If the Sadhu was helped completely irrespective of which point of the climb they all were on, it would have affected everyone in the group. In McCoy’s case study, there was no clear leader of the group. Thus, everyone did what they felt best and was convenient, without having to be accountable for their actions. Also, since they all were travelling independently, labeling them as a group would be a bit unfair since they all had different objectives, resources and experiences. They cannot be tagged as a single corporate group having a single objective, and hence, collectively decided to ditch the Sadhu. McCoy also thought that without the help of a group, an individual is lost. The same applies to the Sadhu who was in a predicament because of travelling alone. The other people who he did come across were not strong enough to help him because of the difficult terrain and nature of the hike. Had there been one group, tied by similar values and even opposing stances to the next point of action, they would have been able to put their heads together and arrived at a solution to both Sadhu’s problem, and their ethical dilemma.
When looking at the situation from a consequentialist point of view, that is what the group decided to go for. They wanted to reach the end result as quickly as they could, and therefore decided to do only a little for the Sadhu, and leave the rest to each other. No one blamed another for their action, except Stephen, and everyone was able to reach their goal. There was only problem, and that was McCoy feeling guilty about the whole episode in the end. So the consequentialist approach did not work quite completely.
The deontological aspect was followed more closely by everyone in this expedition. They all had varying notions of the degree of their responsibility. Each one thought that whatever little they did was best for the Sadhu and themselves. Shifting responsibility to the next person would have distributed the burden equally and not one person would have had to suffer alone. Also, no one forced another person to do more than they could because each one felt that they had no authority over other, and that overstepping this limit of authority would have resulted in a conflict. Thus, no one was obligated by another person, but by their moral values, irrespective what its extent was for each individual. Learning from this, I would say I would prioritize my duties based on my own moral values as long as it does not affect someone else in my group since they are my responsibility too. Only if the group does not suffer as a whole, can moral obligations be fulfilled at the fullest.
Virtue ethics play upon the kind of individual each one wants to be. There are principles of compassion into play when everyone should have helped the Sadhu, or goal-seeking, wherein everyone did their bit and moved on. My value of helping another person is being challenged, whereas the norm of looking out for myself first in a time of hardship is being compromised should I choose to help the Sadhu.
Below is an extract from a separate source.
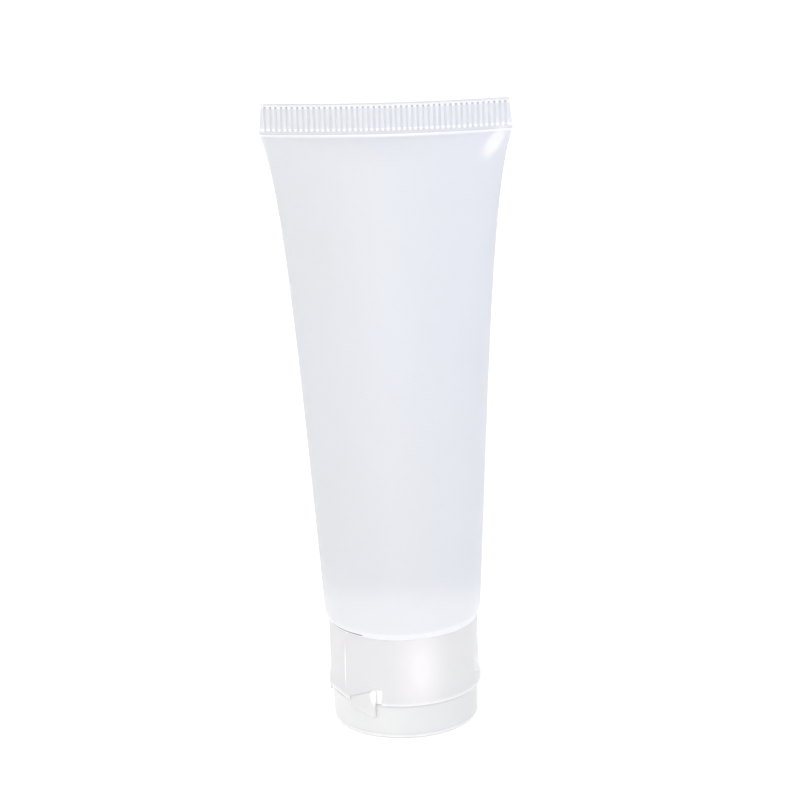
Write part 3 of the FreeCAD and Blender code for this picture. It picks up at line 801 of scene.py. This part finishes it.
class BOTTLE_OT_cap(bpy.types.Operator):
    """The screw cap with its swelling rim, deck, nozzle and hinge recesses"""
    bl_idname = "bottle.cap"
    bl_label = "Cap"

    def execute(self, context):
        cap = context.scene.bottle_cap
        hinge = context.scene.bottle_hinge
        top = CAP_HIGH.z
        deck_under = PARTING + cap.deck_recess
        deck_top = deck_under + cap.deck
        skirt_outer = cap.skirt_bore + cap.skirt_wall
        nozzle_outer = cap.nozzle_bore + cap.nozzle_wall
        skirt_inner = cap.radius - cap.wall
        lip = cap.radius + cap.swell
        lip_round = 0.55 * MM
        swell_foot = cap.lip_height * 0.7
        swell = []
        for step in range(1, 11):
            fade = step / 10
            fall_off = 0.5 + 0.5 * math.cos(math.pi * fade)
            swell.append((
                cap.radius + cap.swell * fall_off,
                PARTING + swell_foot + (cap.rim_height - swell_foot) * fade))
        outline = [
            (cap.nozzle_bore, deck_under - cap.nozzle_length),
            (nozzle_outer, deck_under - cap.nozzle_length),
            (nozzle_outer, deck_under),
            (cap.snap_outer - cap.snap_wall, deck_under),
            (cap.snap_outer - cap.snap_wall, PARTING - cap.snap_height),
            (cap.snap_outer, PARTING - cap.snap_height),
            (cap.snap_outer, LIP_FOOT),
        ]
        outline += arc((lip - lip_round, LIP_FOOT + lip_round), lip_round, -90, 0)
        outline += swell
        outline += [
            (cap.radius, top - 0.1 * MM),
            (cap.radius - 0.1 * MM, top),
            (skirt_inner, top),
            (skirt_inner, deck_top),
            (skirt_outer, deck_top),
            (skirt_outer, deck_top + cap.skirt_height),
            (cap.skirt_bore, deck_top + cap.skirt_height),
            (cap.skirt_bore, deck_top),
            (cap.nozzle_bore, deck_top),
        ]
        body = turned_ring("cap_shell", outline)
        soften(body, 0.08 * MM)
        cut_away(body, self.hinge_flat(cap, hinge))
        cut_away(body, self.thumb_scoop(cap, hinge))
        web_inner = context.scene.bottle_lid.radius + hinge.clearance
        web_outer = web_inner + hinge.thickness
        clear = lip + 0.5 * MM
        near = web_reach(hinge, web_outer)
        far = near + hinge.window_width
        rise = hinge.rise + hinge.clearance
        pocket_margin = 0.4 * hinge.clearance
        for side in (1, -1):
            pocket = curved_plate(
                "pocket", web_outline(hinge, web_outer, pocket_margin), side,
                web_inner - hinge.clearance / 2, clear)
            cut_away(body, pocket)
            window = curved_plate(
                "window", [(near, -MM), (far, -MM), (far, rise), (near, rise)], side,
                cap.radius - hinge.window_depth, clear)
            cut_away(body, window)
        split_at(body, LIP_FOOT + 0.8 * MM, LIP_FOOT + 1.1 * MM)
        self.tone_cap(body, cap, hinge, web_outer)
        smooth(body)
        material, shader, source = plastic(
            "frosted_cap", cap.tint, cap.shade, cap.roughness, cap.clearness,
            ior=1.45, ripple=0.03, cloud=60.0)
        # Painted highlights on the lip and the notches, with a faint painted glow.
        toned = add_tones(material, shader, source.outputs["Colour"], cap.bright, cap.shade, 0.12)
        flat_edge = hinge.bearing + math.acos(1 - cap.facet_depth / cap.radius)
        # Painted highlights: a soft sheen on the skirt right of the front, and a glowing line along the
        # flat's edge.
        for bearing, rise, size, white, glow, full in (
                (math.radians(14.5), 9.8, (10, 10, 22), cap.painted_sheen, 0.0, 0.7),
                (flat_edge, 9.5, (0.5, 0.5, 9), cap.bright, 0.1, 0.25)):
            place = (cap.radius * math.sin(bearing), -cap.radius * math.cos(bearing), PARTING + rise * MM)
            toned = add_whitening(
                material, shader, toned, place, 0.0, [side * MM for side in size], white, glow, full)
        add_rim_light(material, shader, 0.06)
        finish(body, "cap", material, "cap_body")
        return {"FINISHED"}

    def tone_cap(self, body, cap, hinge, web_outer):
        """The lip and the notches catch the light and are whiter."""
        lip_top = LIP_FOOT + 1.05 * MM
        web_middle = hinge.bearing + (hinge.near + hinge.far) / 2
        window_near = web_middle + math.asin(web_reach(hinge, web_outer) / cap.radius)
        window_far = window_near + math.radians(9)
        notch = cap.radius - hinge.window_depth

        def tone_at(co):
            bearing = math.atan2(co.x, -co.y)
            if co.z < lip_top and co.xy.length > cap.radius:
                return 0.8 * (lip_top - co.z) / (lip_top - LIP_FOOT)
            if window_near - 0.02 < bearing < window_far and abs(co.xy.length - notch) < 0.2 * MM:
                return 1.0
            return 0.0

        set_tones(body, tone_at)

    def hinge_flat(self, cap, hinge):
        """A leaning block that takes a flat off the skirt behind the hinge."""
        size = 2 * cap.radius
        clear_selection()
        bpy.ops.mesh.primitive_cube_add(size=size, location=(0, -size / 2, 0))
        block = bpy.context.object
        bake_place(block)
        block.data.transform(Matrix.Rotation(-cap.facet_tilt, 4, "X"))
        block.data.transform(Matrix.Translation((0, -(cap.radius - cap.facet_depth), PARTING)))
        block.data.transform(Matrix.Rotation(hinge.bearing, 4, "Z"))
        return block

    def thumb_scoop(self, cap, hinge):
        """A ball that scoops the rim opposite the hinge."""
        clear_selection()
        reach = cap.radius + cap.scoop_radius - cap.scoop_depth
        bpy.ops.mesh.primitive_uv_sphere_add(
            segments=128, ring_count=96, radius=cap.scoop_radius, location=(0, reach, PARTING - MM))
        ball = bpy.context.object
        bake_place(ball)
        ball.data.transform(Matrix.Rotation(hinge.bearing, 4, "Z"))
        return ball


class BOTTLE_OT_lid(bpy.types.Operator):
    """The shallow lid with its plug"""
    bl_idname = "bottle.lid"
    bl_label = "Lid"

    def execute(self, context):
        lid = context.scene.bottle_lid
        low = lid.radius - lid.draft
        rim = LID_HIGH.z
        inner = lid.radius - lid.wall
        hub = 0.02 * MM
        outline = [(hub, 0)]
        outline += arc((low - lid.edge, lid.edge), lid.edge, -90, 0, 8)
        height = rim - lid.edge
        for rise in (0.1 * MM, 0.25 * MM, 0.4 * MM, height - 0.6 * MM, height - 0.3 * MM):
            outline.append((low + lid.draft * rise / height, lid.edge + rise))
        outline += [
            (lid.radius, rim),
            (inner, rim),
            (inner - lid.draft, lid.wall),
            (lid.plug_outer, lid.wall),
            (lid.plug_outer, lid.plug_tip),
            (lid.plug_outer - lid.plug_wall, lid.plug_tip),
            (lid.plug_outer - lid.plug_wall, lid.wall),
            (hub, lid.wall),
        ]
        cup = turned_ring("lid_shell", outline)
        self.close_hub(cup, hub)
        soften(cup, 0.12 * MM)
        set_tones(cup, lambda co: self.tone_at(lid, co))
        smooth(cup)
        material, shader, source = plastic(
            "frosted_lid", lid.tint, lid.shade, lid.roughness, lid.clearness,
            ior=1.45, ripple=0.03, cloud=60.0)
        # Painted light on the edge and the rim's top, painted shade in the line under the rim, with a faint
        # painted glow.
        add_tones(material, shader, source.outputs["Colour"], lid.bright, lid.line, 0.1)
        add_rim_light(material, shader, 0.06)
        finish(cup, "lid", material, "flip_lid")
        return {"FINISHED"}

    def tone_at(self, lid, co):
        """The rounded edge and the rim's top are painted whiter, as painted light. A faint darker line runs
        over the edge, and another one under the rim, which is painted shade at the parting line."""
        if co.xy.length < lid.radius - lid.wall - HAIR:
            return 0.0
        if co.z > LID_HIGH.z - HAIR:
            return 1.0
        if co.z > lid.edge + 0.35 * MM:
            return -0.4 if co.z > LID_HIGH.z - 0.35 * MM else 0.0
        if co.z < 0.8 * lid.edge:
            return 0.6
        return -0.25 if lid.edge + 0.05 * MM < co.z < lid.edge + 0.3 * MM else 0.1

    def close_hub(self, cup, hub):
        """Takes the fine bore out of the hub and merges each end to one point."""
        for lower in (True, False):
            select_where(cup, lambda co: co.xy.length < 2 * hub and (co.z < 0.5 * MM) == lower)
            bpy.ops.mesh.merge(type="CENTER")
        bpy.ops.mesh.select_all(action="SELECT")
        bpy.ops.mesh.remove_doubles(threshold=MERGE)
        bpy.ops.mesh.delete_loose()
        face_outwards()


class BOTTLE_OT_webs(bpy.types.Operator):
    """The two thin webs of the snap hinge"""
    bl_idname = "bottle.webs"
    bl_label = "Hinge Webs"

    def execute(self, context):
        hinge = context.scene.bottle_hinge
        inner = context.scene.bottle_lid.radius + hinge.clearance
        outer = inner + hinge.thickness
        material, shader, source = plastic(
            "web_film", hinge.tint, hinge.tint, 0.25, 0.35, ior=1.3, ripple=0.03, cloud=60.0)
        # Painted highlight: a white spot with a faint painted glow at the web's tall end, by the notch.
        corner = hinge.bearing + hinge.far - math.radians(0.5)
        add_whitening(
            material, shader, source.outputs["Colour"],
            (outer * math.sin(corner), -outer * math.cos(corner), PARTING + 2.6 * MM), 0.0,
            (1.3 * MM, 1.3 * MM, 3.2 * MM), (1, 1, 1, 1), 0.25)
        for name, side in (("front", 1), ("back", -1)):
            web = curved_plate(f"web_{name}", web_outline(hinge, outer, 0.0), side, inner, outer)
            split_at(web, *(PARTING + step * 0.5 * MM for step in range(-3, 4)))
            smooth(web)
            dress(web, material)
            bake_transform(web)
            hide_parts(f"hinge_web_{name}")
        return {"FINISHED"}


class BOTTLE_OT_stage(bpy.types.Operator):
    """The plain floor, the soft light and the camera"""
    bl_idname = "bottle.stage"
    bl_label = "Stage"

    def execute(self, context):
        stage = context.scene.bottle_stage
        clear_selection()
        bpy.ops.mesh.primitive_plane_add(size=6, location=(0, 0, -0.05 * MM))
        floor = context.object
        floor.name = "floor"
        bake_place(floor)
        paper = bpy.data.materials.new("floor_paper")
        paper.use_nodes = True
        shader = paper.node_tree.nodes["Principled BSDF"]
        shader.inputs["Base Color"].default_value = stage.floor
        shader.inputs["Roughness"].default_value = 0.9
        shader.inputs["Specular IOR Level"].default_value = 0.1
        shader.inputs["Emission Color"].default_value = (1, 1, 1, 1)
        shader.inputs["Emission Strength"].default_value = stage.floor_glow
        floor.data.materials.append(paper)
        world = bpy.data.worlds.new("room_light")
        world.use_nodes = True
        light = world.node_tree.nodes["Background"]
        light.inputs["Color"].default_value = (1, 1, 1, 1)
        light.inputs["Strength"].default_value = stage.room
        context.scene.world = world
        context.scene.view_settings.view_transform = "Standard"
        self.softbox("key", -5, 8, 0.8, (0.3, 0.3), 1.0, (1, 0.995, 0.99))
        self.softbox("top", 0, 80, 1.4, (0.9, 0.9), 2.0, (1, 1, 1))
        self.camera(context, stage)
        return {"FINISHED"}

    def softbox(self, name, bearing, elevation, distance, size, power, tone):
        """A soft rectangular light that faces the bottle."""
        around, up = math.radians(bearing), math.radians(elevation)
        aim = Vector((0, 0, 80 * MM))
        spot = Vector((math.sin(around) * math.cos(up), -math.cos(around) * math.cos(up), math.sin(up)))
        spot = spot * distance + aim
        bpy.ops.object.light_add(type="AREA", location=spot)
        light = bpy.context.object
        light.name = f"softbox_{name}"
        light.data.shape = "RECTANGLE"
        light.data.size, light.data.size_y = size
        light.data.energy = power
        light.data.color = tone
        light.rotation_euler = (aim - spot).to_track_quat("-Z", "Y").to_euler()

    def camera(self, context, stage):
        """The camera, aimed as the bottle is seen: a little from above and rolled."""
        bpy.ops.object.camera_add()
        camera = context.object
        back = Vector((0, -math.cos(stage.elevation), math.sin(stage.elevation)))
        side = Vector((1, 0, 0))
        up = back.cross(side)
        aim = Vector((stage.aim_side, 0, stage.aim_height))
        facing = Matrix((side, up, back)).transposed().to_4x4()
        facing = facing @ Matrix.Rotation(-stage.roll, 4, "Z")
        facing = Matrix.Translation(aim + back * stage.distance) @ facing
        camera.matrix_world = Matrix.Rotation(stage.bearing, 4, "Z") @ facing
        camera.data.lens = stage.focal
        camera.data.sensor_width = 36
        camera.data.clip_start = 0.05
        camera.data.clip_end = 20
        context.scene.camera = camera


class BOTTLE_PT_parts(bpy.types.Panel):
    """Lists the bottle's pieces"""
    bl_idname = "BOTTLE_PT_parts"
    bl_label = "Travel Bottle"
    bl_space_type = "VIEW_3D"
    bl_region_type = "UI"
    bl_category = "Travel Bottle"

    def draw(self, context):
        for operator in OPERATORS:
            self.layout.operator(operator.bl_idname)
        for settings in SETTINGS:
            group = getattr(context.scene, settings)
            for name in group.__annotations__:
                self.layout.prop(group, name)


SETTINGS = {
    "bottle_tube": TubeSettings,
    "bottle_cap": CapSettings,
    "bottle_lid": LidSettings,
    "bottle_hinge": HingeSettings,
    "bottle_stage": StageSettings,
}
OPERATORS = (
    BOTTLE_OT_stage,
    BOTTLE_OT_tube,
    BOTTLE_OT_head,
    BOTTLE_OT_cap,
    BOTTLE_OT_lid,
    BOTTLE_OT_webs,
)


def register():
    for each in (*SETTINGS.values(), *OPERATORS, BOTTLE_PT_parts):
        bpy.utils.register_class(each)
    for name, settings in SETTINGS.items():
        setattr(bpy.types.Scene, name, bpy.props.PointerProperty(type=settings))


def unregister():
    for name in SETTINGS:
        delattr(bpy.types.Scene, name)
    for each in reversed((*SETTINGS.values(), *OPERATORS, BOTTLE_PT_parts)):
        bpy.utils.unregister_class(each)


def main():
    register()
    bpy.ops.bottle.stage()
    bpy.ops.bottle.tube()
    bpy.ops.bottle.head()
    bpy.ops.bottle.cap()
    bpy.ops.bottle.lid()
    bpy.ops.bottle.webs()


if __name__ == "__main__":
    main()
If I were to go help the Sadhu by listening to Stephen, I would have potentially put my life in jeopardy, and if not, I would have challenged the basic value of helping others that we are taught since childhood. (Bredeson 2012)
Had I been in the situation, I would have chosen to help the Sadhu completely until I was sure he was going to live. This was simply due to the principle of being compassionate and helping another human being without the fear of feeling guilty later on, or being the victim next time. I would have done everything in my power to help the Sadhu because doing otherwise, would have been based on an inkling that things could go wrong. Not helping him would have killed the Sadhu for sure. Stephen made sense in what he said, and could not be ignored due to an impending feeling of guilt, which would have come any way later on for not helping another human being. (Jennings, 2012)
I intend to take responsibility for my action and decision, and the same has been done by the protagonist by writing this article and putting the guilt out out in the open. He even continued to argue with Stephen about how whatever little everyone did was enough, when the truth is that his conscience did not let him move on. Thus, it is important to face up to the task and situation, and calling a spade a spade. Also, the group should have listened to Stephen’s point of view in helping the Sadhu, including the protagonist. Maybe then, the feeling of guilt would not have prevailed. Thus, I have learned that listening to feedback is important. We tend to overlook these clichés in a sticky spot, but truth is that the repercussions will come back haunting our conscience maybe even years later. (Trevino & Nelson 2011)
Bredeson, Dean. Applied business ethics. Mason, Ohio: South-Western/Cengage Learning, 2012. Print.
Jennings, Marianne. Business ethics: case studies and selected readings. 7th ed. Australia: South-Western, Cengage Learning, 2012. Print.
Treviño, Linda Klebe, and Katherine A. Nelson. Managing business ethics: straight talk about how to do it right. 5th ed. New York: John Wiley, 2011. Print.